THE EUROZONE came crashing back down to reality yesterday, as riots in Greece and worries over Spain saw markets turn red.
In Athens a general strike organised by trade unions was splintered by outbursts of violence between police and clusters of troublemakers among the protesters.
Molotov cocktails and other missiles were hurled at the police, who wielded batons and broke an earlier instruction to avoid firing tear gas at the gathered crowds.
And last night anti-austerity protests in Madrid also saw flashes of violence, with police firing rubber bullets. The state’s 2013 budget is published today.
Stock markets throughout Europe – and elsewhere in the world – nosedived yesterday, particularly in crisis-struck Eurozone states. The leading indices in Spain and Italy lost 3.9 per cent and 3.3 per cent respectively.
And Spanish borrowing costs soared, with the yield on 10-year bonds jumping above the psychologically important six per cent mark, rising nearly 32 basis points to 6.06 per cent.
“In Europe it’s another day, another riot,” commented IG’s David Madden, while Michael Hewson of CMC Markets added: “Images of tear gas and rioting protestors on TV screens don’t generally engender confidence in investors that EU leaders have control of the situation in Europe.”
Prior to the spike in Spanish yields, Prime Minister Mariano Rajoy told the Wall Street Journal that his government would extend its hand to international lenders if borrowing costs were “too high for too long”. Under such circumstances, “I can assure you 100 per cent that I would ask for this bailout,” Rajoy insisted.

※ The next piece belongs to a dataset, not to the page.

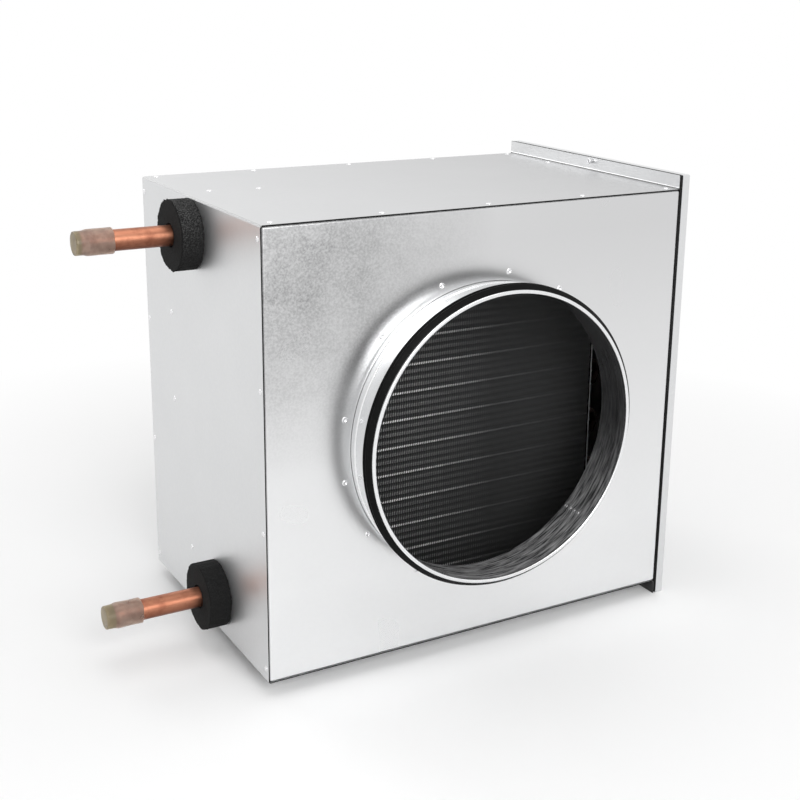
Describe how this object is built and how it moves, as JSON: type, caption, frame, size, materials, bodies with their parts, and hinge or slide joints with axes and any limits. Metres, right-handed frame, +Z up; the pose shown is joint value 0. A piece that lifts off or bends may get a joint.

The euro area’s prospects have darkened in recent days among uncertainty over whether, or when, Spain will apply for a bailout.
The uncertainty is seen as a block on the ability of the European Central Bank (ECB) to activate its bond-buying programme and reduce borrowing costs.
With Spain still burdened by a banking and housing crisis, there are also worries over splits in Europe’s commitment for a banking union that would pave the way for recapitalisation of troubled lenders.
Spain’s plight was highlighted in an updated statement from its central bank yesterday, which cut its forecast for 2013 to a still-optimistic prediction of 0.4 per cent growth.
And this morning economists at Ernst & Young have hit out at Eurozone leaders and slashed their own forecast for the single currency area.
“The broader policy response to the crisis has still fallen short of the game-changer needed to restore long-term stability,” the report says, forecasting virtually flat growth of just 0.1 per cent through next year, after a 0.5 per cent contraction this year.
Meanwhile, credit rating agency Moody’s yesterday reduced its outlook on the EU’s triple-A rating to negative, from stable, due to sharp economic slowdown in the region’s largest core economies.
One of those economies, France, is being weighed down by more than three million unemployed citizens, official data revealed yesterday.
The French jobless total edged up to 3.011m last month, the first time since 1999 that it has passed the three million mark.
And consumer confidence in France fell for a third consecutive month in September, separate data released by the Insee stats office revealed.
In fellow Eurozone state Italy retail sales fell for the fourth month running in July. Sales were down 3.2 per cent on a year earlier.